U.S. Pat. No. 4,344,485 issued to Butler describes early embodiments of the steam assisted gravity drainage (SAGD) thermal recovery technique. Essentially, the SAGD method typically involves a pair of wellbores, a steam injection well and a production well. Steam is injected into the steam injection wellbore to introduce heat into the heavy oil reservoir which reduces the viscosity of the hydrocarbons therein, allowing the hydrocarbons to be produced through the production well. Although many variations exist, FIG. 10 illustrates one example of a SAGD heavy oil recovery system. In FIG. 10, a cross-sectional view of a heavy oil reservoir is shown depicting two SAGD well pairs in hydrocarbon reservoir 7. The first SAGD well pair comprises a first steam injection well 11A and a first production well 12A. The second SAGD well pair comprises a second steam injection well 11B and a second production well 12B. Operation of first steam injection well 11A in conjunction with first production well 12A creates first steam chamber 25A over time. Likewise, second steam chamber 25B is created over time by operation of second steam injection well 11B in conjunction with second production well 12B. As can be seen in FIG. 10, first steam chamber 25A and second steam chamber 25B are not yet fluidly coupled with one another. That is, first steam chamber 25A and second steam chamber 25B have not yet grown to a large enough extent to couple with one another. Over time, these two steam chambers 11A and 11B may grow to such an extent that they couple with one another to form combined steam chamber 26. In this way, more and more of the hydrocarbons in subterranean formation 7 are recovered and produced.

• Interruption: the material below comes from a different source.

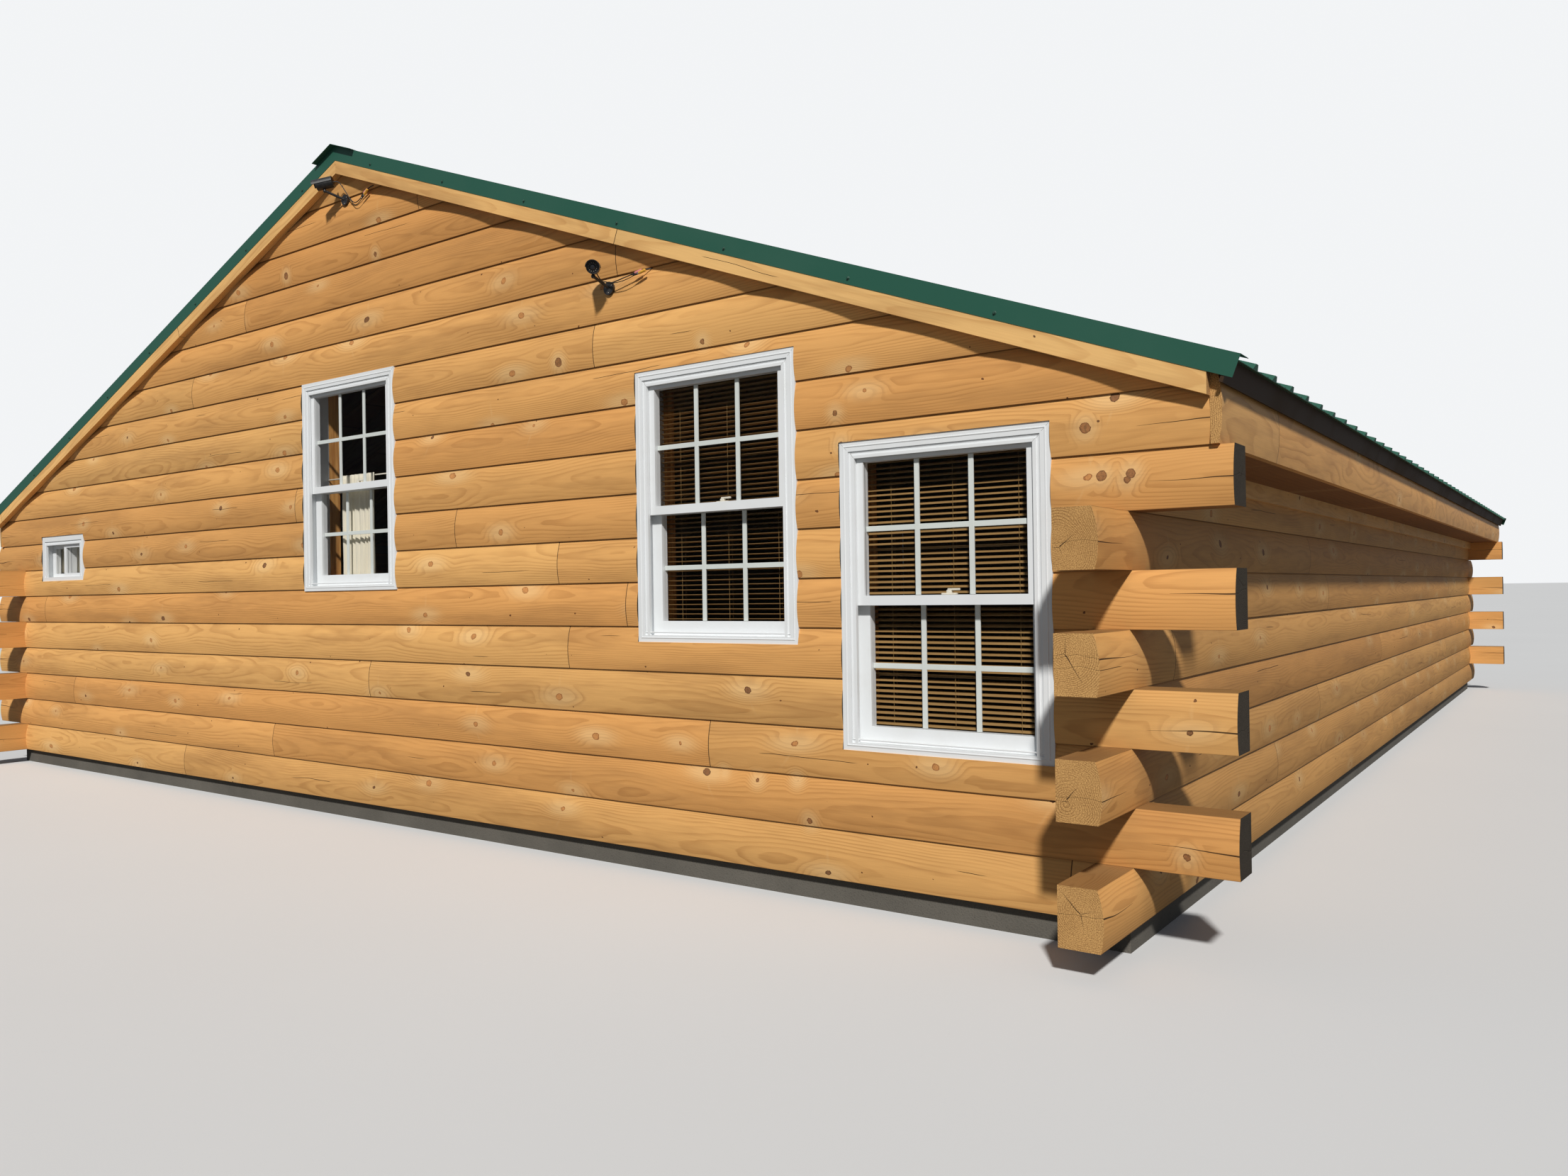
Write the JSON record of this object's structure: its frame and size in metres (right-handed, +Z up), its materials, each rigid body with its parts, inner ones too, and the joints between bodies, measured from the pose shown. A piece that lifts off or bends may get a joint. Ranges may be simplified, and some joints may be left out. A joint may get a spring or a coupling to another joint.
{
  "type": "log cabin",
  "caption": "Single-storey log cabin of milled D-section logs laid butt and pass at the corners, with a low gable roof of ribbed metal, double-hung windows and a plain back door.",
  "frame": {"origin": "on the ground, under the middle of the cabin", "axes": "+X across the front gable to the right, +Y along the ridge away from the front gable, +Z up"},
  "size_m": [9.6862, 12.35, 3.7873],
  "materials": {
    "concrete": "cast, rough",
    "floor_boards": "satin",
    "log_pine": "oiled, satin",
    "trim_pine": "oiled, satin",
    "framing_lumber": "sawn",
    "soffit_plywood": "stained, matte",
    "white_vinyl": "satin",
    "window_glass": "clear",
    "blind_slats": "satin",
    "curtain_cloth": "woven",
    "door_paint": "satin",
    "green_metal": "baked enamel, satin",
    "brown_metal": "baked enamel, satin",
    "black_plastic": "satin",
    "lead_jacket": "matte"
  },
  "bodies": {
    "root": {"foundation_slab": "concrete", "floor": "floor_boards", "front_wall_even_courses": "log_pine", "front_wall_odd_courses": "log_pine", "back_wall_even_courses": "log_pine", "back_wall_odd_courses": "log_pine", "left_wall_even_courses": "log_pine", "left_wall_odd_courses": "log_pine", "right_wall_even_courses": "log_pine", "right_wall_odd_courses": "log_pine", "left_window_frame": "white_vinyl", "left_window_sashes": "white_vinyl", "middle_window_frame": "white_vinyl", "middle_window_sashes": "white_vinyl", "right_window_frame": "white_vinyl", "right_window_sashes": "white_vinyl", "small_window_frame": "white_vinyl", "small_window_sashes": "white_vinyl", "back_window_frames": "white_vinyl", "back_window_sashes": "white_vinyl", "front_window_glass": "window_glass", "back_window_glass": "window_glass", "window_blinds": "blind_slats", "window_curtains": "curtain_cloth", "door_frame": "white_vinyl", "door_leaf": "door_paint", "wall_plates": "framing_lumber", "ridge_board": "framing_lumber", "rafters": "framing_lumber", "left_roof_deck": "framing_lumber", "right_roof_deck": "framing_lumber", "left_roof_panels": "green_metal", "right_roof_panels": "green_metal", "ridge_cap": "green_metal", "left_rake_boards": "trim_pine", "right_rake_boards": "trim_pine", "left_rake_trims": "green_metal", "right_rake_trims": "green_metal", "fascia_logs": "log_pine", "soffits": "soffit_plywood", "frieze_boards": "trim_pine", "eave_boards": "brown_metal", "camera_bodies": "black_plastic", "camera_brackets": "black_plastic", "upper_camera_lead": "lead_jacket", "lower_camera_lead": "lead_jacket"}
  },
  "joints": []
}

Infill production well 20 may be interposed between first steam chamber 25A and second steam chamber 25B to assist in recovering heavy oil between first steam chamber 25A and second steam chamber 25B. Eventually, given enough time, steam chamber 26 will grow to include within its boundaries infill production well 20. Once this occurs, infill production well 20 will then be able to recover the hydrocarbons between the two steam chambers 11A and 11B.

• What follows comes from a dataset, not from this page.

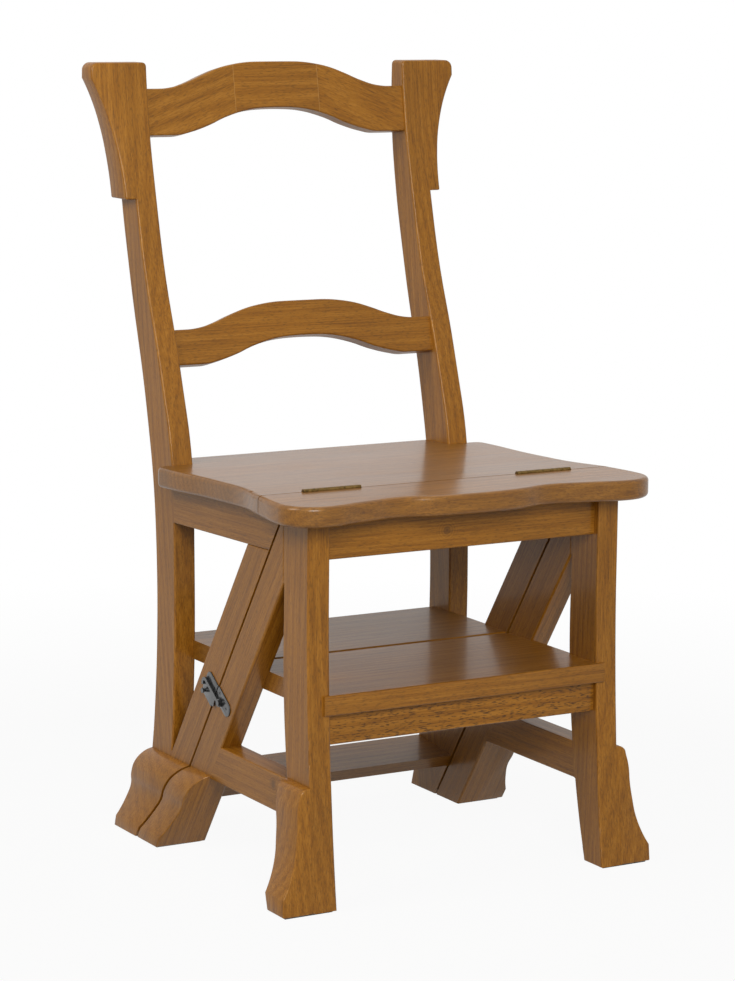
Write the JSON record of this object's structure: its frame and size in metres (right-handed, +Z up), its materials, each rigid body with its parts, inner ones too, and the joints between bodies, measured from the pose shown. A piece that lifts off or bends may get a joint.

Generally however, the expansion of combined steam chamber 26 is partially a gravity-driven process due to the condensing of the steam which drains under the influence of gravity towards the first and second production wells 12A and 12B. Thus, as steam chamber expands, the angle θ shown in FIG. 10 becomes smaller. Consequently, because this expansion is in part gravity-driven, steam chamber 26 expands slower and slower the more the angle θ decreases. Accordingly, expansion of steam chamber 26 is known to be quite slow and take excessively long periods of time the closer steam chamber 26 approaches infill production well 20. Thus, a continuing disadvantage of this thermal recovery configuration is the long period of time required to establish steam chamber connectivity among SAGD well pairs and with their corresponding infill production wells, if any are present. Additionally, by the time communication is eventually established to infill production well 20, the remaining oil left to be produced is often too negligible to justify the installation of a costly infill production well.
Accordingly, enhanced methods for accelerating SAGD heavy oil thermal recovery methods are needed that address one or more disadvantages of the prior art, especially as relating to accelerating communication among SAGD well pairs and infill production wells if present.